The ETW logging driver is supported for Windows. ETW stands for Event Tracing in Windows, and is the common framework for tracing applications in Windows. Each ETW event contains a message with both the log and its context information. A client can then create an ETW listener to listen to these events.
Alternatively, if Splunk is available in your organization Splunk can be
used to collect Windows container logs. In order for this to function
properly the HTTP
Collector
needs to be configured on the Splunk server side. Below is an example
daemon.json
for sending container logs to Splunk on Windows:
{
"data-root": "d:\\docker",
"labels": ["os=windows"],
"log-driver": "splunk",
"log-opts": {
"splunk-token": "AAAAAAAA-BBBB-CCCC-DDDD-EEEEEEEEEEEE",
"splunk-url": "https://splunk.example.com",
"splunk-format": "json",
"splunk-index": "main",
"splunk-insecureskipverify": "true",
"splunk-verify-connection": "false",
"tag":"{{.ImageName}} | {{.Name}} | {{.ID}}"
}
}
To implement system-wide logging, creating an entry in
/etc/docker/daemon.json
. For example, use the following to enable
the gelf
output plugin:
{
"log-driver": "gelf",
"log-opts": {
"gelf-address": "udp://1.2.3.4:12201",
"tag": "{{.ImageName}}/{{.Name}}/{{.ID}}"
}
}
And then restart the Docker daemon. All of the logging drivers can be
configured in a similar way, by using the /etc/docker/daemon.json
file. In the previous example using the gelf
log driver, the tag
field sets additional data that can be searched and indexed when logs
are collected. Please refer to the documentation for each of the logging
drivers to see what additional fields can be set from the log driver.

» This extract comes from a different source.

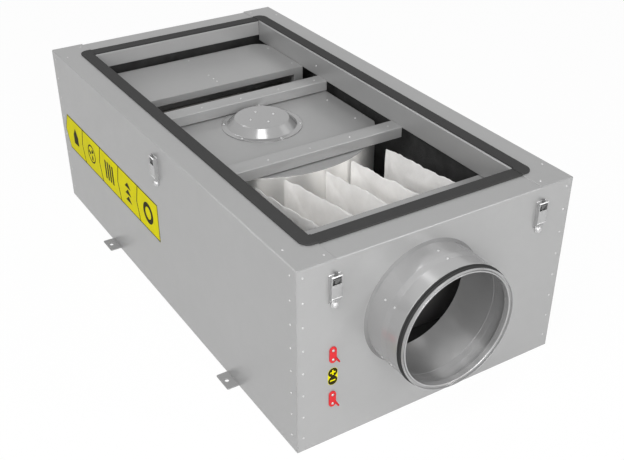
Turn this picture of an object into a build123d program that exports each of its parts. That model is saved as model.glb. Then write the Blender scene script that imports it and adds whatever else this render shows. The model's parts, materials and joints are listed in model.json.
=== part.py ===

Setting logs using the /etc/docker/daemon.json
file will set the
default logging behavior on a per-node basis. This can be overwritten on
a per-service or a per-container level. Overwriting the default logging
behavior can be useful for troubleshooting so that the logs can be
viewed in real-time.
If a service is created on a system where the daemon.json
file is
configured to use the gelf
log driver, then all container logs
running on that host will go to where the gelf-address
config is
set.
If a different logging driver is preferred, for instance to view a log
stream from the stdout
of the container, then it’s possible to
override the default logging behavior ad-hoc.
$ docker service create \
-–log-driver json-file --log-opt max-size=10m \
nginx:alpine
This can then be coupled with Docker service logs to more readily identify issues with the service.
docker service logs
provides a multiplexed stream of logs when a
service has multiple replica tasks. By entering in
docker service logs <service_id>
, the logs show the originating task
name in the first column and then real-time logs of each replica in the
right column. For example:
$ docker service create -d --name ping --replicas=3 alpine:latest ping 8.8.8.8
5x3enwyyr1re3hg1u2nogs40z
$ docker service logs ping
ping.2.n0bg40kksu8e@m00 | 64 bytes from 8.8.8.8: seq=43 ttl=43 time=24.791 ms
ping.3.pofxdol20p51@w01 | 64 bytes from 8.8.8.8: seq=44 ttl=43 time=34.161 ms
ping.1.o07dvxfx2ou2@w00 | 64 bytes from 8.8.8.8: seq=44 ttl=43 time=30.111 ms
ping.2.n0bg40kksu8e@m00 | 64 bytes from 8.8.8.8: seq=44 ttl=43 time=25.276 ms
ping.3.pofxdol20p51@w01 | 64 bytes from 8.8.8.8: seq=45 ttl=43 time=24.239 ms
ping.1.o07dvxfx2ou2@w00 | 64 bytes from 8.8.8.8: seq=45 ttl=43 time=26.403 ms
This command is useful when trying to view the log output of a service that contains multiple replicas. Viewing the logs in real time, streamed across multiple replicas allows for instant understanding and troubleshooting of service issues across the entire cluster.
Many logging providers have their own logging agents. Please refer to their respective documentation for detailed instructions on using their respective tooling.
Generally speaking, those agents will either be deployed as a global Swarm service or as a Kubernetes DaemonSet.
Sometimes, especially when dealing with brownfield (existing)
applications not all logs will be written to stdout
. In this case it
can be useful to deploy a sidecar container to ensure that logs that are
written to disk are also collected. Please refer to the Kubernetes
documentation
for an example of using fluentd with a sidecar container to collect
these additional logs.
It’s recommended that logging infrastructure be placed in an environment separate from where you deploy your applications. Troubleshooting cluster and application issues will become much more complicated when your logging infrastructure is unavailable. Creating a utility cluster to collect metrics and logs is a best practice with Docker Enterprise.
Docker provides many options when it comes to logging, and it’s helpful to have a logging strategy when adopting the platform. For most systems, leaving the log data on the host isn’t adequate. Being able to index, search, and have a self-service platform allows for a smoother experience for both operators and developers.